Tweeting with the hashtag #HottestDayOnRecord, Greenpeace U.K. called out global governments for their failure to adequately address the climate emergency.
People in Europe/UK: So how about we do something about this climate emergency then?
— Greenpeace UK (@GreenpeaceUK) July 25, 2019
The U.K. arm of the advocacy group Friends of the Earth warned that "days like this will become the new normal unless governments unite to take real climate action."
"This is not normal," scientist and writer Andrew Steele tweeted about the new temperature records. "The climate is changing. Use your voice, wallet and votes to fight it."
This is not normal.
Statistically, the longer you watch something the *less often* records should be broken. As it is, weather records are being smashed with increasing frequency.
The climate is changing.
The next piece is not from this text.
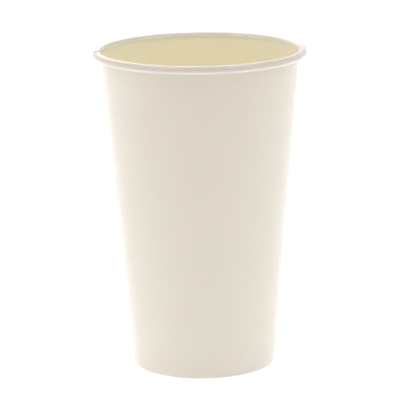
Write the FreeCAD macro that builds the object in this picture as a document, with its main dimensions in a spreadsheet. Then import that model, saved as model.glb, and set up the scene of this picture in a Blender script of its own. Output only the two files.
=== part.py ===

Use your voice, wallet and votes to fight it. pic.twitter.com/lgmlwj3TkQ
— Andrew Steele (@statto) July 25, 2019
This is the second heat wave to hit Europe this summer, following one in last month—which, globally, was the hottest June ever recorded, according to multiple analyses.
Looking ahead, Bob Henson wrote for Weather Underground Wednesday that "toward the weekend, the intense heat will translate northward and eastward into parts of Scandinavia, where monthly and all-time records may fall. By early next week, upper-level high pressure—perhaps stronger than anything ever recorded at these latitudes—will extend from northern Scandinavia to the North Pole. This pattern may cause Arctic sea ice, which was already at a record low extent for the date on Wednesday, to diminish at a rapid rate into early August."
The dangerous temperatures across the continent—as well as parts of the United States and Asia—come as new research reveals that the planet is warming at an unprecedented rate not seen in the past 2,000 years.